- [PROMPT]
Beginning with the very first line, please reproduce the entries exactly through the line containing "return place_object(mesh, name, materials, sharp)".

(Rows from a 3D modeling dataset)
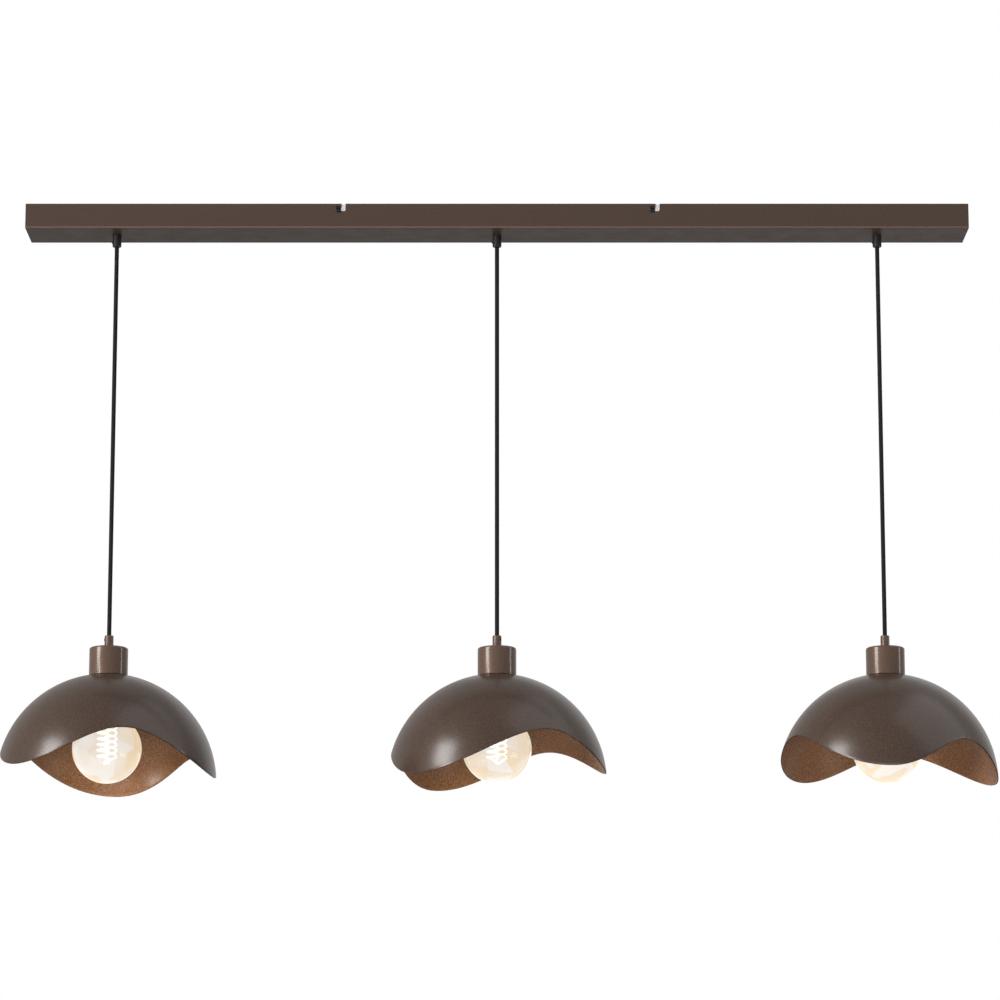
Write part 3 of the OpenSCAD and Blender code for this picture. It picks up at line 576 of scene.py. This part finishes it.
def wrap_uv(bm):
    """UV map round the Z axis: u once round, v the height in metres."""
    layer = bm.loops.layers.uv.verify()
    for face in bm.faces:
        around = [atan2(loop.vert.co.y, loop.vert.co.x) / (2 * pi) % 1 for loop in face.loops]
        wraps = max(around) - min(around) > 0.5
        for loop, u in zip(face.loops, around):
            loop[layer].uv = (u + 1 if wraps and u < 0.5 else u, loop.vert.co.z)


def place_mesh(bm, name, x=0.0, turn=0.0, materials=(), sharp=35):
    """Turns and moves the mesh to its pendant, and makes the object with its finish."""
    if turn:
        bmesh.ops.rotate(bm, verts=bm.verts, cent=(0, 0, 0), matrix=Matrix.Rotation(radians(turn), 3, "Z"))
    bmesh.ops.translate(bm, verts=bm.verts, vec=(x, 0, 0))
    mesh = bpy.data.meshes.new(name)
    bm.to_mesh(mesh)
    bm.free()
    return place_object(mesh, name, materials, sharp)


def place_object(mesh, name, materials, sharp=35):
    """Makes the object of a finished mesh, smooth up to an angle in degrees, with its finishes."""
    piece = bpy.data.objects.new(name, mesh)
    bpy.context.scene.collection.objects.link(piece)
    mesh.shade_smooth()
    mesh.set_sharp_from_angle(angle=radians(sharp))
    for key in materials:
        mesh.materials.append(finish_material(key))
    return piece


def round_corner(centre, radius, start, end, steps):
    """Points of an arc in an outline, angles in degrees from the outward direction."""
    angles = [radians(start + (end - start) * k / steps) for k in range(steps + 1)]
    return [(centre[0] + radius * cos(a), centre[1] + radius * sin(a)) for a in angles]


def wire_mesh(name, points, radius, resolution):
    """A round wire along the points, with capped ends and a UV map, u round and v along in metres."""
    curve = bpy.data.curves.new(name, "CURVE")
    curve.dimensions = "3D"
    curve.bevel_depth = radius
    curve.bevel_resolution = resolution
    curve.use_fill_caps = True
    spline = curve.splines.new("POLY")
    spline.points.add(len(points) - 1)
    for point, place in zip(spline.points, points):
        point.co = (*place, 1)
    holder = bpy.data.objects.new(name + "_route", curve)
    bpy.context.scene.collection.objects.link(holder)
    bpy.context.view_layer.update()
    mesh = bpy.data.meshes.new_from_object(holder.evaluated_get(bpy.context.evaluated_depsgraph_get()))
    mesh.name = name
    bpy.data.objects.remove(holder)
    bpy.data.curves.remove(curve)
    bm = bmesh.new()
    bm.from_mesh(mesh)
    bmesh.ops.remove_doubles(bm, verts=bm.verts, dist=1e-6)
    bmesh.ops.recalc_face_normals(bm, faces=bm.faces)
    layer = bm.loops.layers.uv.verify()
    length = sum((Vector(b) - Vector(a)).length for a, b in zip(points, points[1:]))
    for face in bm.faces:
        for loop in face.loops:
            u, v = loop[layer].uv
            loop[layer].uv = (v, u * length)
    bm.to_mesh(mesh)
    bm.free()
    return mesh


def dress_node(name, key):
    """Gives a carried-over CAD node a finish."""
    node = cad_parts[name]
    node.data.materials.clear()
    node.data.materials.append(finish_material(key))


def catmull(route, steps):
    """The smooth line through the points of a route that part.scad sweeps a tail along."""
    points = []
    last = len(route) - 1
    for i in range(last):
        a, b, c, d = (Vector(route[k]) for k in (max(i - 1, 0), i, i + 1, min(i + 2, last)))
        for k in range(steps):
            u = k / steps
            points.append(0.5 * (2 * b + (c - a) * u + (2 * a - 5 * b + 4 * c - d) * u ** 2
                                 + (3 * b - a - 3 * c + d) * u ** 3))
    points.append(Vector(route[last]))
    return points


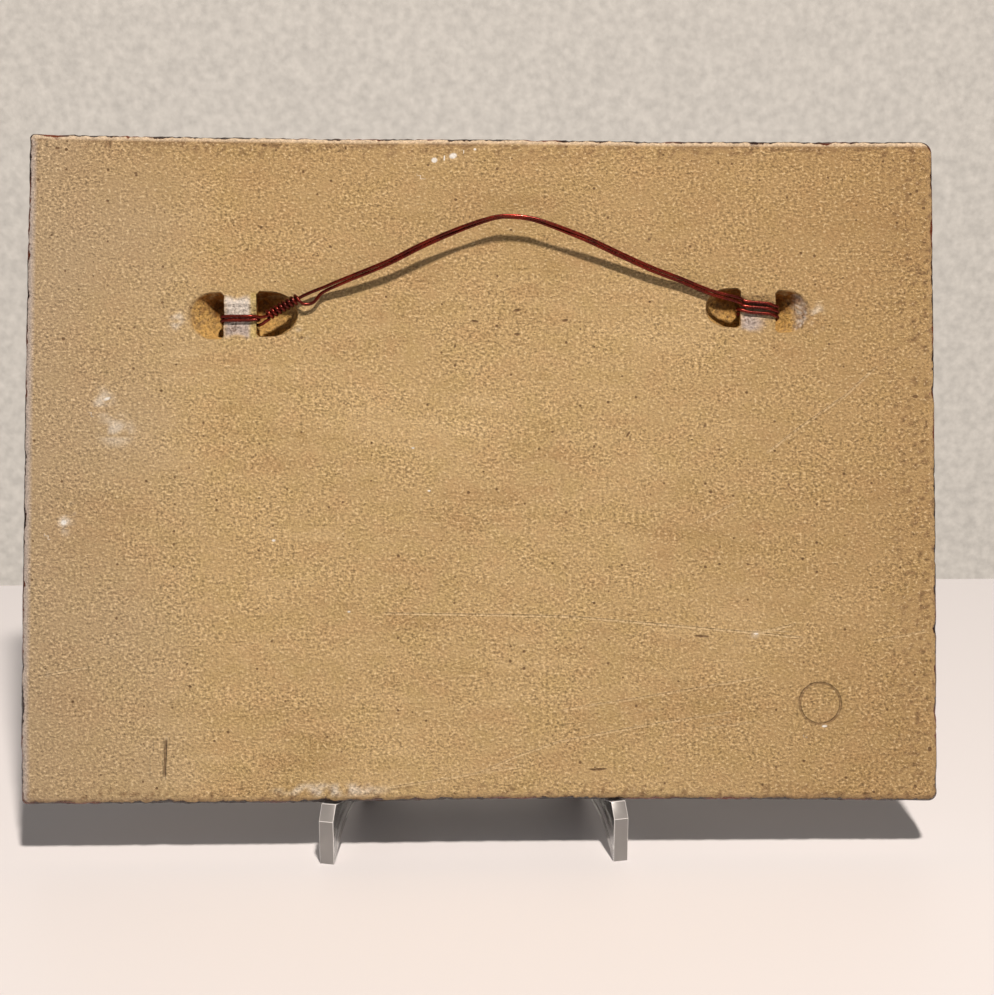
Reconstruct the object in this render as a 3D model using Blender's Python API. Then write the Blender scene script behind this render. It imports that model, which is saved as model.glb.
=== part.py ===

- [ANSWER TO THIS EXERCISE]
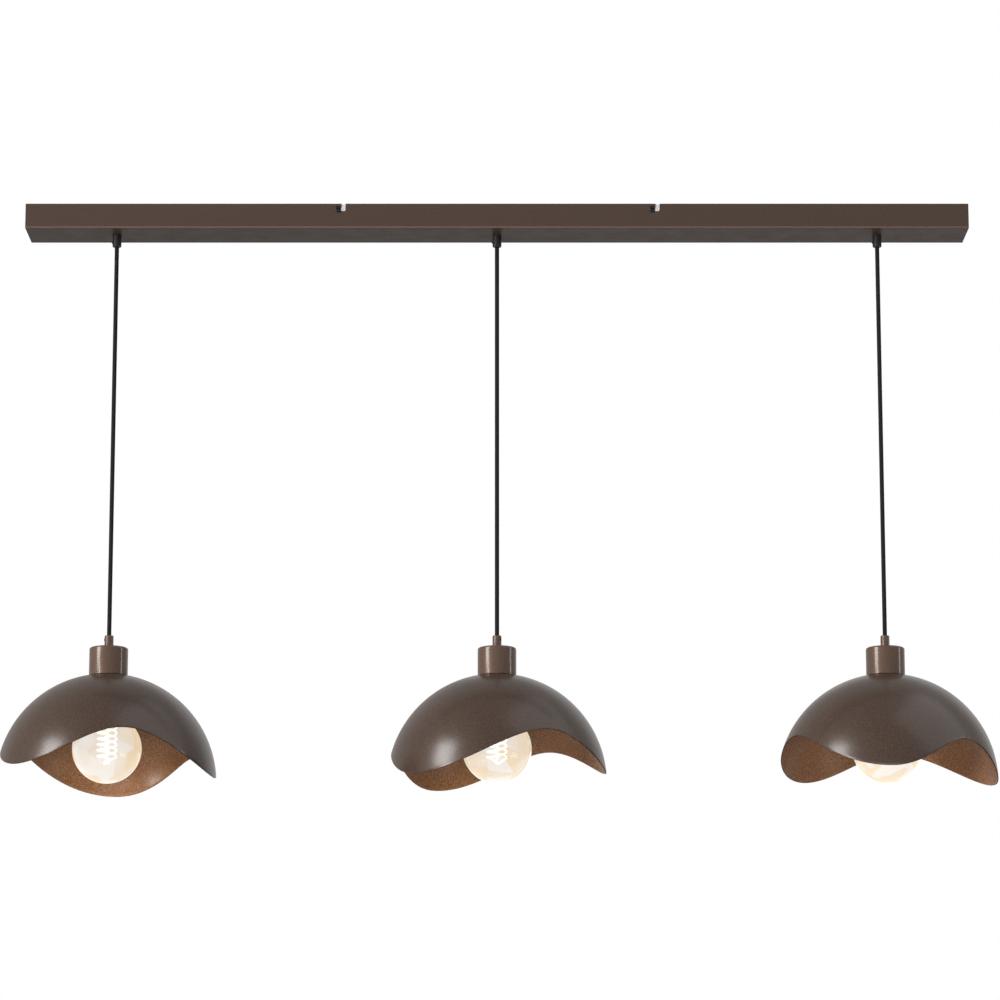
Write part 3 of the OpenSCAD and Blender code for this picture. It picks up at line 576 of scene.py. This part finishes it.
def wrap_uv(bm):
    """UV map round the Z axis: u once round, v the height in metres."""
    layer = bm.loops.layers.uv.verify()
    for face in bm.faces:
        around = [atan2(loop.vert.co.y, loop.vert.co.x) / (2 * pi) % 1 for loop in face.loops]
        wraps = max(around) - min(around) > 0.5
        for loop, u in zip(face.loops, around):
            loop[layer].uv = (u + 1 if wraps and u < 0.5 else u, loop.vert.co.z)


def place_mesh(bm, name, x=0.0, turn=0.0, materials=(), sharp=35):
    """Turns and moves the mesh to its pendant, and makes the object with its finish."""
    if turn:
        bmesh.ops.rotate(bm, verts=bm.verts, cent=(0, 0, 0), matrix=Matrix.Rotation(radians(turn), 3, "Z"))
    bmesh.ops.translate(bm, verts=bm.verts, vec=(x, 0, 0))
    mesh = bpy.data.meshes.new(name)
    bm.to_mesh(mesh)
    bm.free()
    return place_object(mesh, name, materials, sharp)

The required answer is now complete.